Blas blithely dismisses surge in shootings
See-no-evil Bill is back. Mayor de Blasio on Wednesday brushed off the concerns of everyday New Yorkers about shootings on city streets when asked by a reporter at his daily briefing why he wasn’t at the scenes of recent horrifying slayings.
Instead, Hizzoner trotted out old excuses about his administration’s inability to get the Big Apple’s shooting surge in hand.
He made the remarks hours after a tourist returning from Tuesday night’s Mets game in Philadelphia was shot just blocks from Penn Station a little after 2 a.m.
“I don’t hear you talking about this,” said veteran 1010 WINS reporter Juliet Papa, as she recounted several deadly attacks. “Why aren’t you going to these neighborhoods to be supportive and to say this won’t be tolerated?”
“Juliet, it clearly won’t be tolerated, because for years now, we’ve been changing the whole reality of how we address crime and violence,” de Blasio said, once again invoking city’s record-low crime numbers before the coronavirus outbreak turned life upside down to brush away the mounting worries.

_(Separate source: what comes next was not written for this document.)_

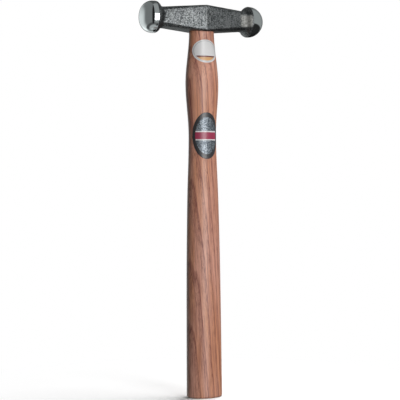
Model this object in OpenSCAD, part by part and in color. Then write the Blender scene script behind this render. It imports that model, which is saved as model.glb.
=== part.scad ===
// Double-faced embossing hammer: one forged steel head with two domed faces, wedged on an ash handle.
// +Z runs up the handle, +X along the head towards its fuller dome, -Y is the labelled side.
// The origin is the centre of the handle's flat butt.

/* [Striking faces] */
// Distance between the two rims, where the shoulders reach the full width of the faces
rim_spacing = 83.5; // [78:0.5:110]
// Rim diameter of the shallower dome, on the -X end
shallow_face_d = 25.5; // [22:0.5:32]
// Rim diameter of the fuller dome, on the +X end
full_face_d = 25; // [22:0.5:32]
// Height of the shallower dome in front of its band
shallow_dome_h = 9.8; // [9.6:0.1:12]
// Height of the fuller dome in front of its band
full_dome_h = 12; // [11.4:0.1:14]
// Radius that rounds the edge of the shallower dome
shallow_edge_r = 9.3; // [5:0.1:9.4]
// Radius that rounds the edge of the fuller dome
full_edge_r = 11; // [5:0.1:11.2]
// Length of the straight band between the shallower dome and its shoulder
shallow_band_l = 1.5; // [0.2:0.1:4]
// Length of the straight band between the fuller dome and its shoulder
full_band_l = 0.5; // [0.2:0.1:4]
// Length of the flare that joins a neck to its rim
flare_l = 9.5; // [8:0.5:12]
// Radius of the rounded shoulder just behind a rim
shoulder_r = 4.2; // [3:0.1:6]

/* [Head body] */
// Height of the body at its middle ridge
body_h = 21; // [18:0.5:30]
// Width of the body, across the cheeks, at its middle ridge
body_w = 23.2; // [21:0.2:32]
// Height of the body at a neck
neck_h = 15.9; // [13:0.2:18]
// Width of the body at a neck
neck_w = 17; // [14:0.2:20]
// Chamfer on the body's long edges at the middle ridge
body_chamfer = 0.8; // [0.6:0.1:2.5]
// Chamfer on the body's long edges at a neck
neck_chamfer = 2.3; // [1.5:0.1:4]

/* [Handle] */
// Height of the middle of the head above the butt
head_z = 305.5; // [280:0.1:370]
// Thickness of the oval handle as a share of its width
oval = 0.74; // [0.68:0.01:0.85]
// Width at the butt
butt_w = 29.8; // [26:0.2:36]
// Width of the grip
grip_w = 28.4; // [25:0.2:34]
// Width of the taper between the grip and the waist
taper_w = 26.2; // [23:0.2:32]
// Width at the waist
waist_w = 23.1; // [19:0.1:28]
// Width of the swell below the head
swell_w = 27.7; // [22:0.1:33]
// Width where the handle enters the head
entry_w = 21; // [18:0.1:25.5]
// Height of the grip's middle above the butt
grip_z = 100; // [70:1:125]
// Distance of the taper's middle below the head
taper_drop = 135; // [115:1:140]
// Distance of the waist below the head
waist_drop = 83; // [70:1:95]
// Distance of the swell below the head
swell_drop = 42; // [30:1:55]
// Width and height of the bevel around the butt
butt_bevel = 1.5; // [0.5:0.1:3]

/* [Tenon and wedges] */
// Width of the eye at its tightest, in the middle of the head
eye_w = 19.6; // [17:0.1:21]
// Width of the eye where it opens at the head's top
eye_top_w = 20.4; // [18:0.1:24]
// Depth of the tenon's end below the head's top
tenon_recess = 0.3; // [0.1:0.1:2]
// Depth of the saw kerf in the tenon
kerf_depth = 13.5; // [9:0.5:15]
// Thickness of the wooden wedge at the head's top
wedge_t = 2.6; // [1.5:0.1:4]
// Thickness of the wooden wedge's lower edge
wedge_tip_t = 0.8; // [0.4:0.1:1.2]
// Outside diameter of the steel ring wedge at the head's top
ring_d = 9.5; // [7:0.1:12]
// Wall of the ring wedge at the head's top
ring_wall = 1.3; // [0.8:0.1:2]
// Wall of the ring wedge at its driven edge
ring_edge_wall = 0.4; // [0.2:0.1:0.6]
// Depth that the ring wedge is driven to
ring_depth = 7; // [4:0.5:8]

/* [Labels] */
// Thickness of a label
label_t = 0.2; // [0.15:0.05:0.4]
// Width of the oval paper label, measured flat across the handle
paper_w = 21; // [10:0.2:21]
// Height of the oval paper label
paper_h = 18.8; // [10:0.2:21]
// Distance of the paper label's centre below the head
paper_drop = 16; // [11:0.5:24]
// Width of the oval foil label, measured flat across the handle
foil_w = 20.4; // [10:0.2:21]
// Height of the oval foil label
foil_h = 37.5; // [20:0.5:44]
// Distance of the foil label's centre below the waist
foil_drop = 1; // [-14:1:30]

/* [Hidden] */
$fn = 96;
STEPS = 7;
PAST = 5;
neck_x = rim_spacing / 2 - flare_l;
body_end_x = neck_x + 0.55 * flare_l;
head_top_z = head_z + body_h / 2;
head_bottom_z = head_z - body_h / 2;
root_r = neck_h / 2 - 0.4;
waist_z = head_bottom_z - waist_drop;
paper_z = head_bottom_z - paper_drop;
foil_z = waist_z - foil_drop;

// Height and half-width of the handle at each place where its outline turns
stations = [
    [butt_bevel, butt_w / 2], [grip_z, grip_w / 2], [head_bottom_z - taper_drop, taper_w / 2],
    [waist_z, waist_w / 2], [head_bottom_z - swell_drop, swell_w / 2], [head_bottom_z, entry_w / 2]
];

// Value at x of the straight line from (0, at_middle) to (neck_x, at_neck)
function tapered(at_middle, at_neck, x) = at_middle + (at_neck - at_middle) * x / neck_x;

// Slope of the handle's outline at station i: level where it turns, else the chord of its neighbours
function before(i) = (stations[i][1] - stations[i - 1][1]) / (stations[i][0] - stations[i - 1][0]);
function slope(i) =
    i == 0 ? before(1)
    : i == len(stations) - 1 ? 0
    : before(i) * before(i + 1) < 0 ? 0
    : (stations[i + 1][1] - stations[i - 1][1]) / (stations[i + 1][0] - stations[i - 1][0]);

// Cubic curve between stations i and i + 1, at the share t of the way
function bend(i, t) =
    let (a = stations[i], b = stations[i + 1], run = b[0] - a[0])
    a[1] * (1 + 2 * t) * pow(1 - t, 2) + b[1] * t * t * (3 - 2 * t)
    + run * t * (1 - t) * (slope(i) * (1 - t) - slope(i + 1) * t);

function outline() = [
    for (i = [0 : len(stations) - 2]) for (s = [0 : STEPS - 1])
        let (t = s / STEPS)
        [bend(i, t), stations[i][0] + t * (stations[i + 1][0] - stations[i][0])]
];

// Symmetrical bar along X, extruded across it, whose half-height runs from middle to neck
module tapered_bar(middle, neck) {
    tip = tapered(middle, neck, body_end_x);
    rotate([90, 0, 0]) linear_extrude(2 * body_w, center = true)
        polygon([
            [-body_end_x, -tip], [0, -middle], [body_end_x, -tip],
            [body_end_x, tip], [0, middle], [-body_end_x, tip]
        ]);
}

// Forged body: flat tapered cheeks, top and underside, and chamfers that widen towards the necks
module body() {
    across_middle = (body_w + body_h) / 2 - body_chamfer;
    across_neck = (neck_w + neck_h) / 2 - neck_chamfer;
    intersection() {
        tapered_bar(body_h / 2, neck_h / 2);
        rotate([90, 0, 0]) tapered_bar(body_w / 2, neck_w / 2);
        rotate([45, 0, 0]) tapered_bar(across_middle / sqrt(2), across_neck / sqrt(2));
        rotate([-45, 0, 0]) tapered_bar(across_middle / sqrt(2), across_neck / sqrt(2));
    }
}

// One striking end, turned about Z from its root at z = 0: concave flare, rounded shoulder, straight band,
// then a dome with a rounded edge and a flatter middle, tangent to each other
module striking_end(face_d, band_l, dome_h, edge_r) {
    rim_r = face_d / 2;
    turn = 2 * atan((rim_r - root_r) / flare_l);
    flare_r = flare_l / sin(turn) - shoulder_r;
    edge_z = flare_l + band_l;
    across = rim_r - edge_r;
    middle_r = (across * across + dome_h * dome_h - edge_r * edge_r) / (2 * (dome_h - edge_r));
    middle_z = edge_z + dome_h - middle_r;
    join = edge_r / (middle_r - edge_r);
    rotate_extrude() {
        difference() {
            polygon([
                [0, 0], [root_r + flare_r, 0], [rim_r - shoulder_r, flare_l], [0, flare_l]
            ]);
            translate([root_r + flare_r, 0]) circle(flare_r);
        }
        intersection() {
            translate([rim_r - shoulder_r, flare_l]) circle(shoulder_r);
            square([rim_r + PAST, flare_l]);
        }
        translate([0, flare_l]) square([rim_r, band_l]);
        intersection() {
            translate([across, edge_z]) circle(edge_r);
            translate([across, edge_z]) square(edge_r + PAST);
        }
        intersection() {
            translate([0, middle_z]) circle(middle_r);
            polygon([
                [0, edge_z], [across, edge_z],
                [across * (1 + join), edge_z + (edge_z - middle_z) * join],
                [across * (1 + join), edge_z + dome_h + PAST], [0, edge_z + dome_h + PAST]
            ]);
        }
    }
}

// Oval handle and tenon in one, from the butt to above the head, with the eye's two tapers.
// It is made of four mirrored quarters, so that each flattened surface spans a quarter turn.
module oval_stick(grow = 0) {
    for (side = [0, 180], flip = [0, 1])
        rotate(side) mirror([0, flip, 0]) scale([1, oval, 1]) rotate_extrude(angle = 90)
        polygon(concat(
            [[0, 0], [butt_w / 2 - butt_bevel + grow, 0]],
            [for (p = outline()) [p[0] + grow, p[1]]],
            [
                [entry_w / 2 + grow, head_bottom_z], [eye_w / 2, head_z],
                [eye_top_w / 2, head_top_z], [eye_top_w / 2, head_top_z + PAST],
                [0, head_top_z + PAST]
            ]
        ));
}

// The same stick with its tenon trimmed to the slopes of the head's top
module trimmed_stick() {
    half_top = body_h / 2 - tenon_recess;
    tip = tapered(half_top, neck_h / 2 - tenon_recess, neck_x);
    intersection() {
        oval_stick();
        rotate([90, 0, 0]) linear_extrude(2 * butt_w, center = true)
            polygon([
                [-neck_x, -PAST], [neck_x, -PAST], [neck_x, head_z + tip],
                [0, head_z + half_top], [-neck_x, head_z + tip]
            ]);
    }
}

// Wedge-shaped space of the saw kerf, along the head
module kerf() {
    top = head_top_z + PAST;
    floor_z = head_top_z - kerf_depth;
    flank = (wedge_t - wedge_tip_t) / 2 / kerf_depth;
    half_top = wedge_t / 2 + flank * PAST;
    rotate([90, 0, 90]) linear_extrude(eye_top_w + 2 * PAST, center = true)
        polygon([
            [-wedge_tip_t / 2, floor_z], [wedge_tip_t / 2, floor_z],
            [half_top, top], [-half_top, top]
        ]);
}

// Tapered ring, thick at the head's top and thin at its driven edge
module ring_space() {
    bore_r = ring_d / 2 - ring_wall;
    rotate_extrude()
        polygon([
            [bore_r, head_top_z], [bore_r, head_top_z - ring_depth],
            [bore_r + ring_edge_wall, head_top_z - ring_depth], [ring_d / 2, head_top_z]
        ]);
}

// Thin oval label on the -Y side of the handle, cut from a skin around it by its flat outline
module label_skin(w, h, centre_z) {
    intersection() {
        difference() {
            oval_stick(label_t);
            oval_stick();
        }
        translate([0, 0, centre_z]) rotate([90, 0, 0]) linear_extrude(butt_w)
            scale([w / h, 1]) circle(h / 2);
    }
}

module head() {
    color("#5d625f") difference() {
        translate([0, 0, head_z]) {
            body();
            translate([neck_x, 0, 0]) rotate([0, 90, 0])
                striking_end(full_face_d, full_band_l, full_dome_h, full_edge_r);
            translate([-neck_x, 0, 0]) rotate([0, -90, 0])
                striking_end(shallow_face_d, shallow_band_l, shallow_dome_h, shallow_edge_r);
        }
        oval_stick();
    }
}

module handle() {
    color("#b57a5e") difference() {
        trimmed_stick();
        kerf();
        ring_space();
    }
}

module wooden_wedge() {
    color("#d8b98c") difference() {
        intersection() {
            trimmed_stick();
            kerf();
        }
        ring_space();
    }
}

module ring_wedge() {
    color("#9a9c9c") intersection() {
        trimmed_stick();
        ring_space();
    }
}

module paper_label() {
    color("#e9e7e4") label_skin(paper_w, paper_h, paper_z);
}

module foil_label() {
    color("#b9bbbd") label_skin(foil_w, foil_h, foil_z);
}

head();
handle();
wooden_wedge();
ring_wedge();
paper_label();
foil_label();
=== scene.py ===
"""Looks of a double-faced embossing hammer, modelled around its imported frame.

Lengths in the tables are millimetres and are scaled to metres when a mesh is made. The handle stands
along +Z on its butt, and the head lies along X with its fuller dome at +X.
"""

import math

import bmesh
import bpy
import numpy as np
from mathutils import Matrix, Vector

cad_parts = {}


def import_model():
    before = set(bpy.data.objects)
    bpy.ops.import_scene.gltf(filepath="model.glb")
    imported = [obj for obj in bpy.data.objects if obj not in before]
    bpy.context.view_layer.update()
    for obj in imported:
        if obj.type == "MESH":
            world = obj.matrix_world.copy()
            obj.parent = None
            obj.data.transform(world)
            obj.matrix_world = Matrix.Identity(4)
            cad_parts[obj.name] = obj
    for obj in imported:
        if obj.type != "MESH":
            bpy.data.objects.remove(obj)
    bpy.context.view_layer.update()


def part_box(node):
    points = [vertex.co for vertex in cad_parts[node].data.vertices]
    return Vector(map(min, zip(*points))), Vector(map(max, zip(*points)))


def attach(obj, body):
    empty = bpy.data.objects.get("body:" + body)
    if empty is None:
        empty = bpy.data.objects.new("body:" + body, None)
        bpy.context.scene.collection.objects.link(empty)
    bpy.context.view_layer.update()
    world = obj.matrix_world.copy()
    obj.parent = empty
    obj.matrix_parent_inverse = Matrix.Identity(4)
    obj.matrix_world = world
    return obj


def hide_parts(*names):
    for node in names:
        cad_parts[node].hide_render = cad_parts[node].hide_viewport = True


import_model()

MM = 0.001
TURN = 2 * math.pi

# ---------------------------------------------------------------- sizes from the frame

head_low, head_high = (np.array(corner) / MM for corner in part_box("head"))
butt_low, butt_high = (np.array(corner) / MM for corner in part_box("handle"))
paper_low, paper_high = (np.array(corner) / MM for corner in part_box("paper_label"))
foil_low, foil_high = (np.array(corner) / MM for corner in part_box("foil_label"))

HEAD_Z = (head_low[2] + head_high[2]) / 2
SHALLOW_R = (head_high[2] - head_low[2]) / 2
SHALLOW_DOME, SHALLOW_EDGE, SHALLOW_BAND = 9.8, 9.3, 1.5
FULL_R = 12.5
FULL_DOME, FULL_EDGE, FULL_BAND = 12.0, 11.0, 0.5
SHALLOW_RIM = -head_low[0] - SHALLOW_DOME - SHALLOW_BAND
FULL_RIM = head_high[0] - FULL_DOME - FULL_BAND
FLARE = 9.5
SHOULDER = 4.2
NECK_X = SHALLOW_RIM - FLARE
ROOT_R = 7.55
POLISH_AHEAD = 0.25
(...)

“We had a horrible disruption last year, the perfect storm of COVID,” Hizzoner added, reviving his much-mocked excuse for his administration’s struggles to check the violence. “But the NYPD is out there doing great work, more gun arrests than we’ve had in a quarter-century.”
New York City recorded double the number of shootings in March 2021 as the year before — when the pandemic began to explode.